The education program debuted first, in summer 2017, but Singh said that the new theater space will allow New Spire to integrate both programs. He pictures visiting artists teaching master classes at the educational building, or reserving the theater for FCPS productions. In July, the organization already plans to host a youth theatre festival at New Spire Stages with plays produced by students in some of its classes.
“We are really thinking of our programs as an ecosystem,” Singh said. “I think a piece that really sets us apart is being able to have an education program that connects with our performance space and nurtures the next generation of artists.”
That community emphasis also extends to the programming at New Spire Stages, including the grand opening this weekend. The featured speaker is Nyle DiMarco, a deaf activist and advocate educated at the Maryland School for the Deaf before reaching recognition as a model and dancer (he won the 22nd seasons of both “America’s Next Top Model” and “Dancing with the Stars”). The weekend will also include three performances of “Stranger in a Strange Land,” an avant-garde theater work by the choreographer Celeste Miller.
The work is “very, very hard to understand” without seeing it, Miller said, but she described it as a dance performance inspired by biblical references to foreigners and strangers.
“It explores what it means to welcome a people into our community and also acknowledges that, at some point, we all have been a stranger in a strange land,” Miller said.
The choreography is inspired by stories from 15 local dancers, actors and storytellers cast to perform in the piece by Singh and New Spire education director Christine Mosere.
“They thought that kind of performance — creating a work specifically for Frederick — would fit in with the mission of New Spire,” Miller added. “And one of my interests has always been drawing stories from a community of people in a geographic area.”
The performance is reflective of one of Singh’s overarching goals for New Spire Stages — creating a space for local artists and musicians. The theater is currently programmed through July and includes more than half a dozen performances from local groups, including an album release and concert from Nichols, an opera performance sponsored by the Asian American Center, and weekly screenings, in February, of “The Tale of a Lion” — a documentary on some of Frederick County’s oldest black residents produced by the African American Resource Culture And Heritage Society.

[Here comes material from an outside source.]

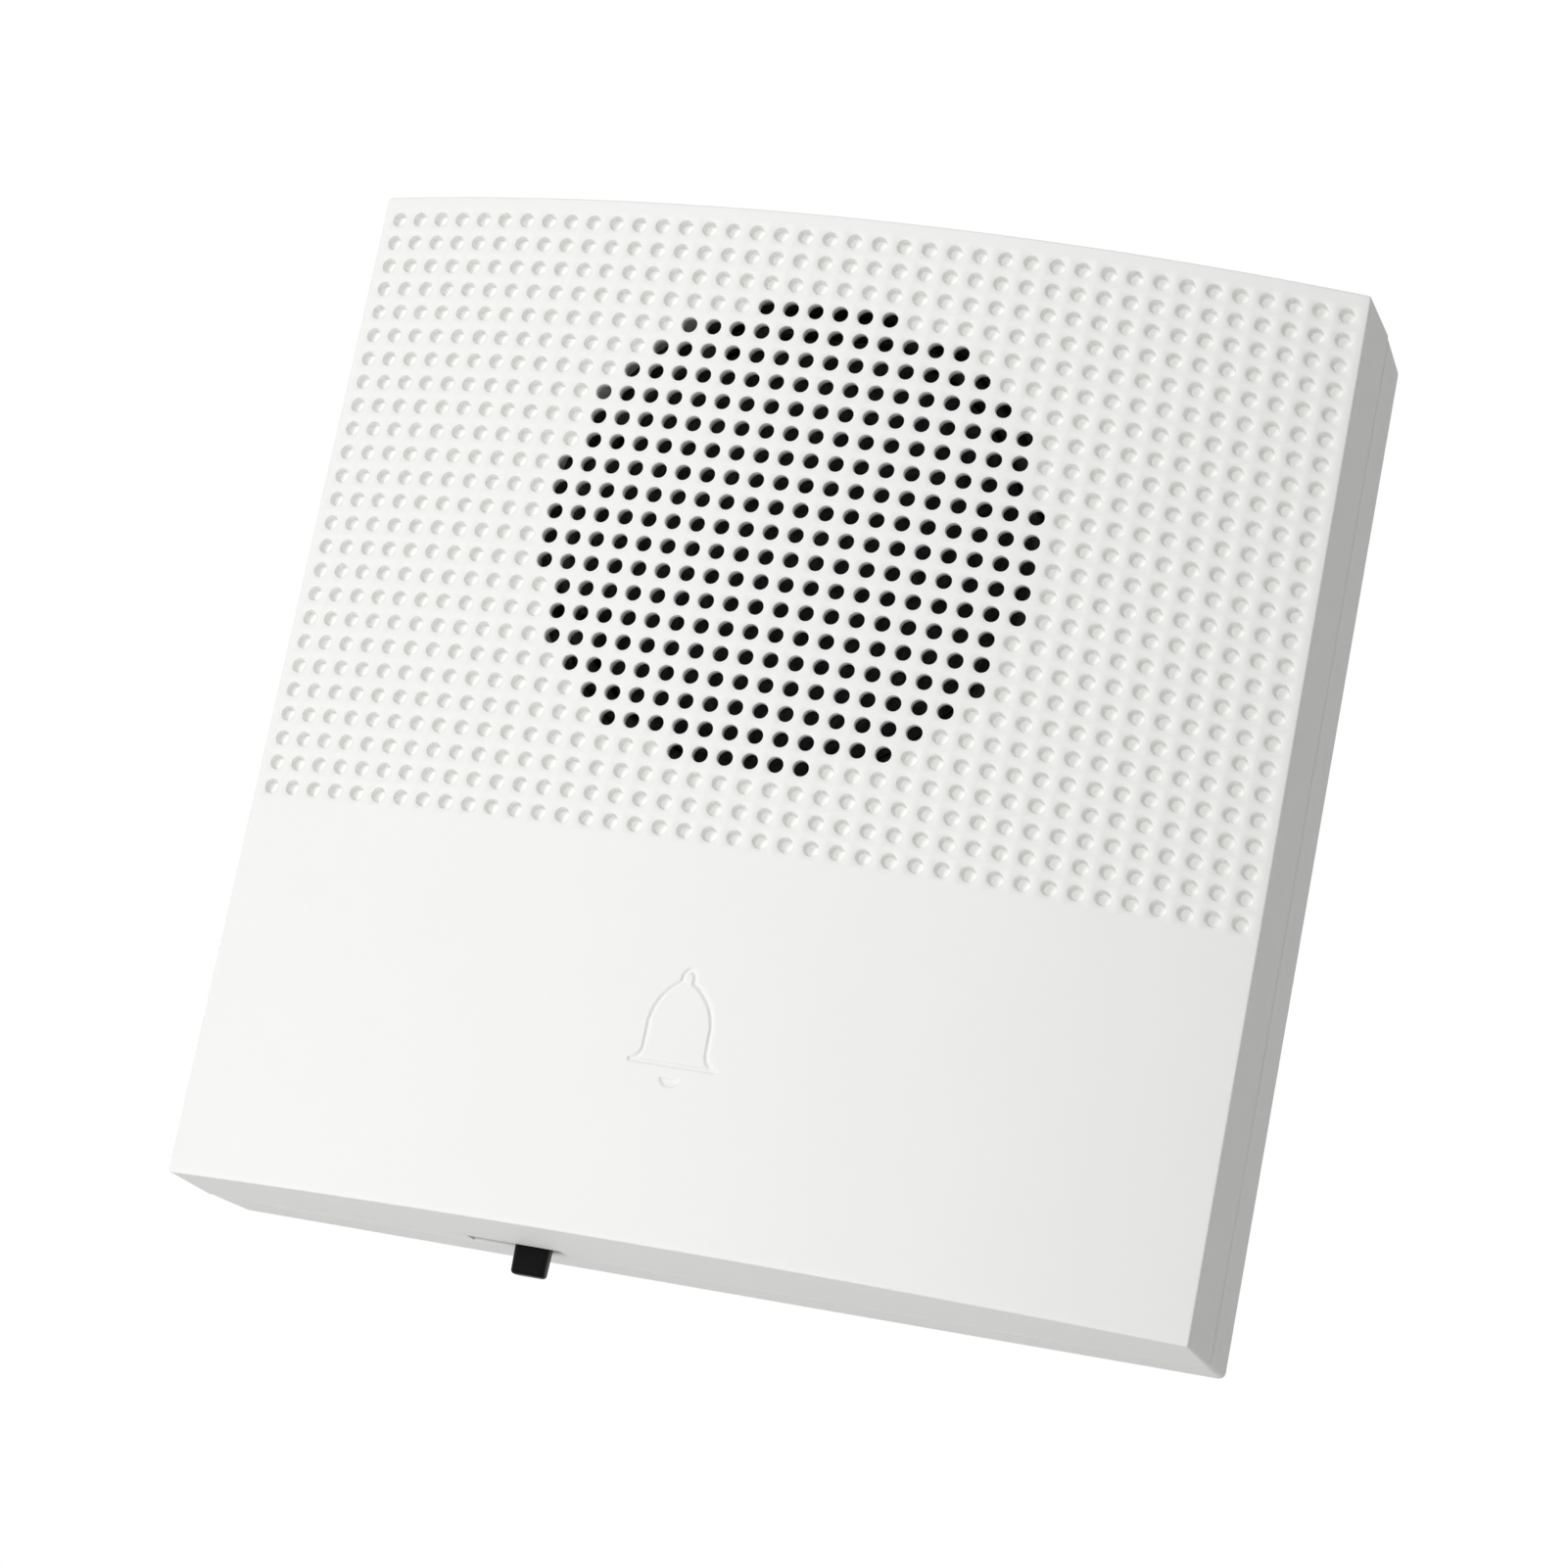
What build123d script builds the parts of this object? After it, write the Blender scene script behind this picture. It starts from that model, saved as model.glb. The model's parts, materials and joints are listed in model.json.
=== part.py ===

Singh also hopes to launch two new programs specifically for local performers. The first, called the Lab Series, would allow artists to stage works in progress at New Spire Stages and collect feedback from the community. The second, Frederick Jams, would showcase local musicians at monthly concerts.
It’s an encouraging sign for performers who have long felt limited by the city’s lack of theater spaces. Bars and restaurants, as Nichols pointed out before, are some of the only spaces where local musicians can reliably schedule concerts. A large part of that is access. The MET has a roughly 100-seat theater, but it’s generally reserved for performances by the resident theater company. It’s the same for the Performing Arts Factory and The Fredericktowne Players and the Jack B. Kussmaul Theater, said Zachary Harris, the co-artistic director of a new local theatre company called Boundless.
The Weinberg Center for the Arts, on the other hand, is just too large to support most local programming. The roughly 1,147-seat theater can only stay financially solvent if most of the seats are sold for any given performance, said executive theater manager John Healey. And that generally requires performers with national recognition and the clout to command higher ticket prices — even for opening acts.
“It’s hard for me to charge whatever amount per ticket I would for a headliner, and then offer the opening slot to a local band who’s playing on the streets or for $5 at a bar,” Healey said. “If I’m a patron, why would I pay $35 if I could see them at Cafe Nola for nothing?”
A lower seat count at New Spire Stages should allow the space to avoid those kinds of financial pressures, Singh said. And by doing so, he hopes the theater will serve as a kind of incubator for local performers and cutting-edge artists. Nichols is already planning a more elaborate stage performance for his album release party than he’s been able to produce at other local venues. Boundless Theatre Company is staging a debut performance of the musical “Spring Awakening” at the theater in March, which Harris attributed to more flexible scheduling and lower rental costs than other venues.
Healey also expects that a more accessible venue will allow local artists to hone their acts. As the one-time manager of the Lime Kiln Theater, an outdoor stage in Lexington, Virginia, he can remember introducing a small bluegrass group called Nickel Creek — then the protégés of star singer Emmylou Harris. At the time, the band was helmed by a young Chris Thile, now known as a MacArthur Fellow, prominent mandolinist, and the new host of NPR’s “A Prairie Home Companion.” But back then, according Healey, Thile hadn’t quite mastered his stage presence.
“He would open his mouth and stupid things would come out and the audience would look at him and say, ‘Just play, Chris,’” Healey said. “But now look how he’s grown as a performer. So, getting access in those smaller theaters hones your skills in a way that teaches you to how communicate with an audience, how to create a performance, and how to adapt to criticism. And that’s something that’s needed, I think, in the local scene.”
The opening of New Spire Stages also coincides with the growth of the performing arts in Frederick. Healey said that more than 78,000 people came through the Weinberg Center in 2018, compared with 32,000 people in 2006. At least four new theater companies, including Boundless, have debuted in Frederick in the past year. And it’s been less than three years since Sky Stage, the open-air performance venue on South Carroll Street, formally opened to the public.
Singh hopes that community interest and a new roster of smaller, eclectic performances will quickly allow New Spire Arts to become self-sustainable. The Ausherman Family Foundation has contributed $5,231,219 to the nonprofit to date, including nearly $4 million for the purchase and renovation of the Stages space. That also includes a total of $800,000 for three years of future operating expenses. After that, the organization is on its own.
“Our goal, in the long run, is to be able to self-program at least 45 events a year,” Singh said. “And part of that is really working as a community to build value for the arts. I think setting a high bar — paying our artists, getting our youth invested in the arts — all of these things are really intentional ways in which we want to support the whole ecosystem.”